東京大学は、メルカリとの共同研究により、フリマアプリに出品された古着一着ごとの環境負荷(GHG)をAIで自動推計する手法を確立した(LCM2025国際会議発表)。 製品の環境負荷を評価する「ライフサイクルアセスメント(LCA)」には膨大な一次データの収集が必要であり、一点ものの中古品の評価は極めて困難であった。――本研究では、画像と言語を同時に処理できるビジョン言語モデル(VLM)を活用し、出品者が投稿した商品画像(タグなど)や説明文から、素材組成・サイズ・洗濯方法・推定使用回数の4項目を自動抽出。これらを既存のGHG排出係数データベース(AIST-IDEAなど)と連携させることで、衣類のライフサイクル全体におけるGHG排出量を算定するフレームワークを構築した。
検証では、メルカリに出品されたトップス3,500点を対象に、素材組成で81.6%、サイズで92.3%という高精度な抽出結果が得られた。

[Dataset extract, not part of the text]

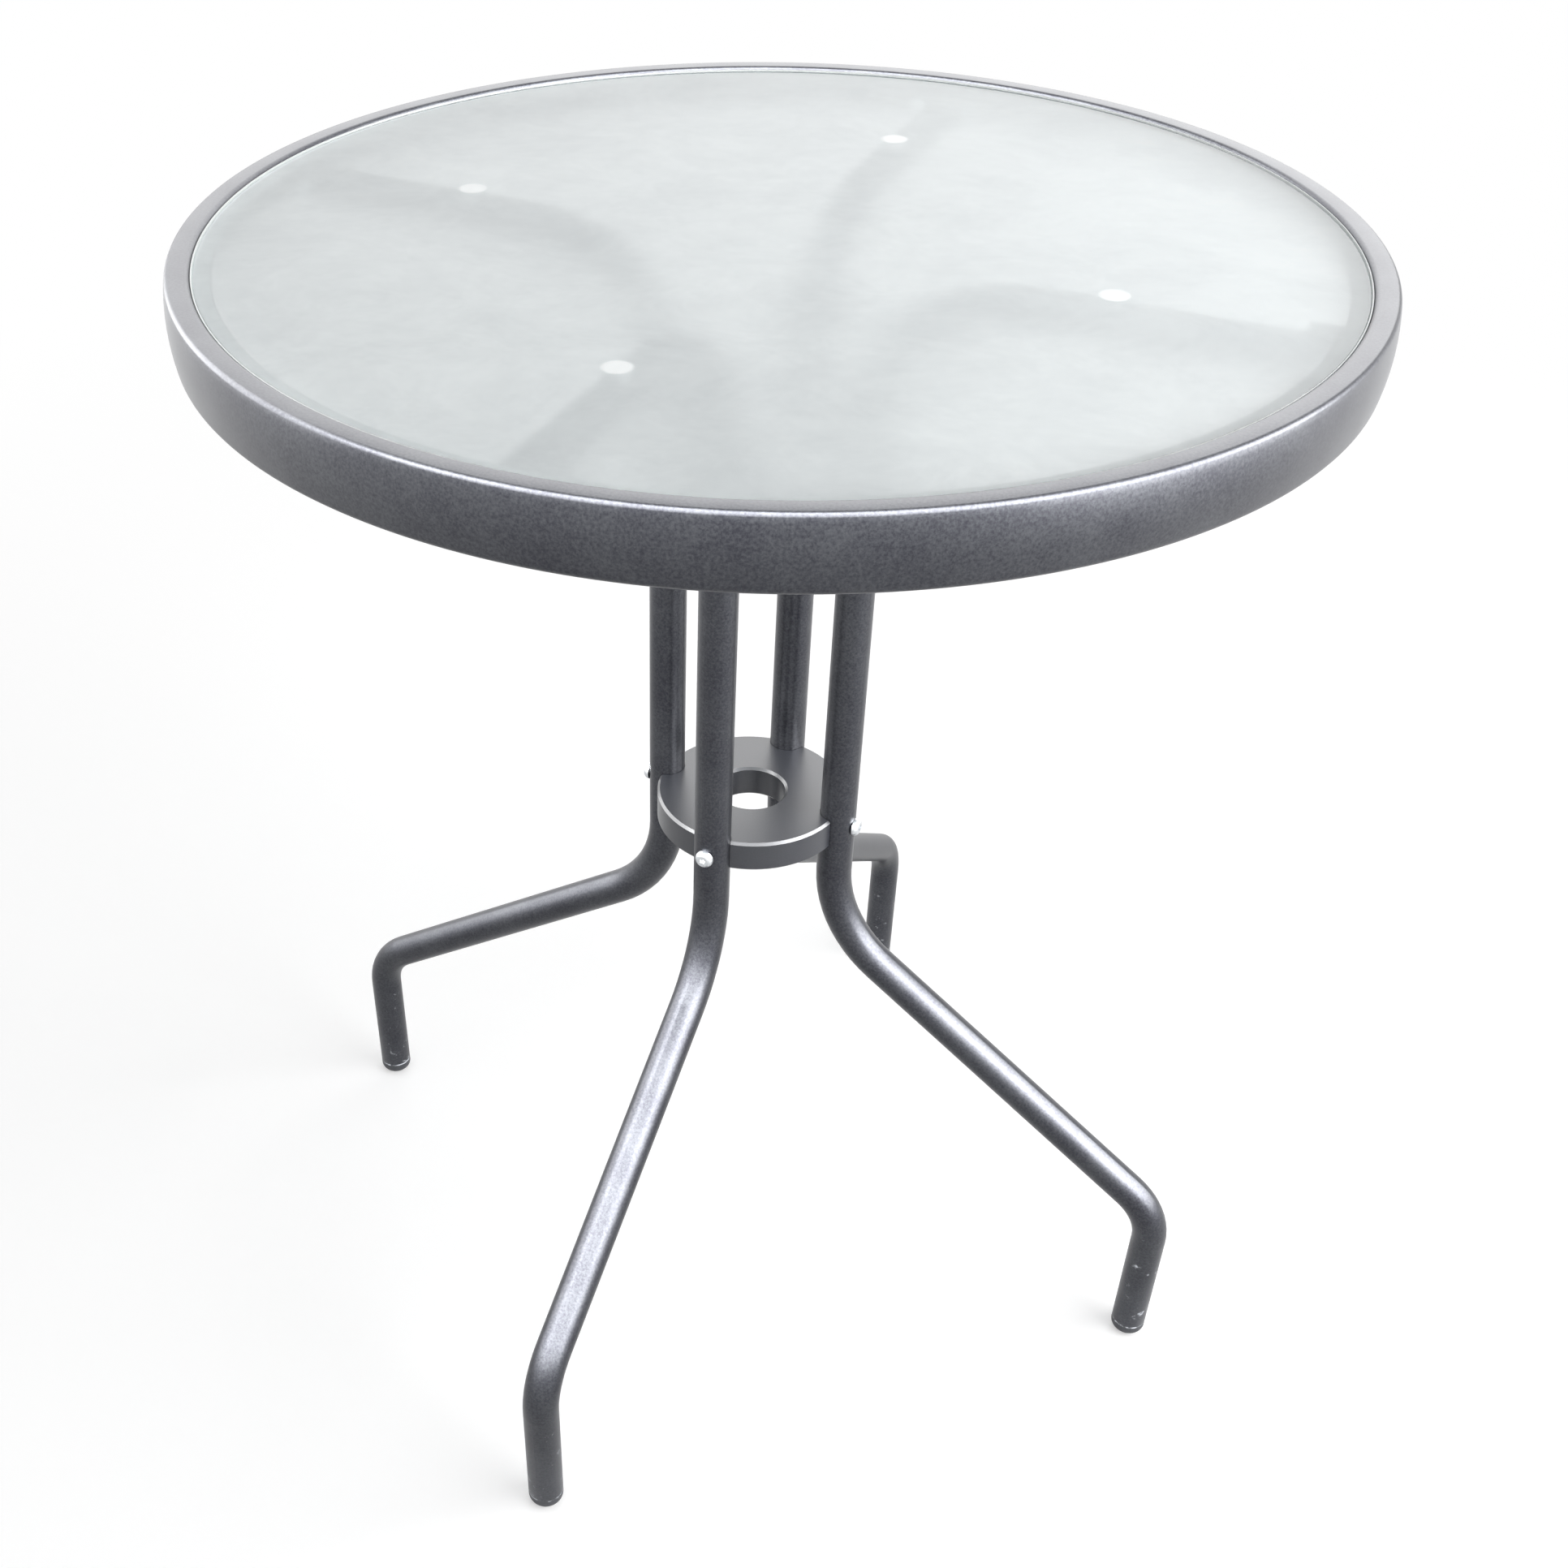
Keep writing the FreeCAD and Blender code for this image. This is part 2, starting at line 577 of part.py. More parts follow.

洗濯方法の抽出精度は56.6%に留まったが、AIが非構造化データから環境評価に必要な情報を高精度で抽出できる可能性が示された。これまでのGHG評価では、使用段階(洗濯頻度など)に焦点が当てられていたが、本研究により、素材組成の違いがGHG排出量に与える影響の大きさが明らかとなった。特に混紡素材の多様性が排出量の主要因であることが示され、素材選定の重要性が浮き彫りとなった。
本手法は衣類以外の製品カテゴリにも応用可能であり、企業の環境情報開示やスコープ3排出量の算定に貢献する。研究成果は、東京大学インクルーシブ工学連携研究機構とメルカリR4Dラボによる「価値交換工学」の共同研究の一環である。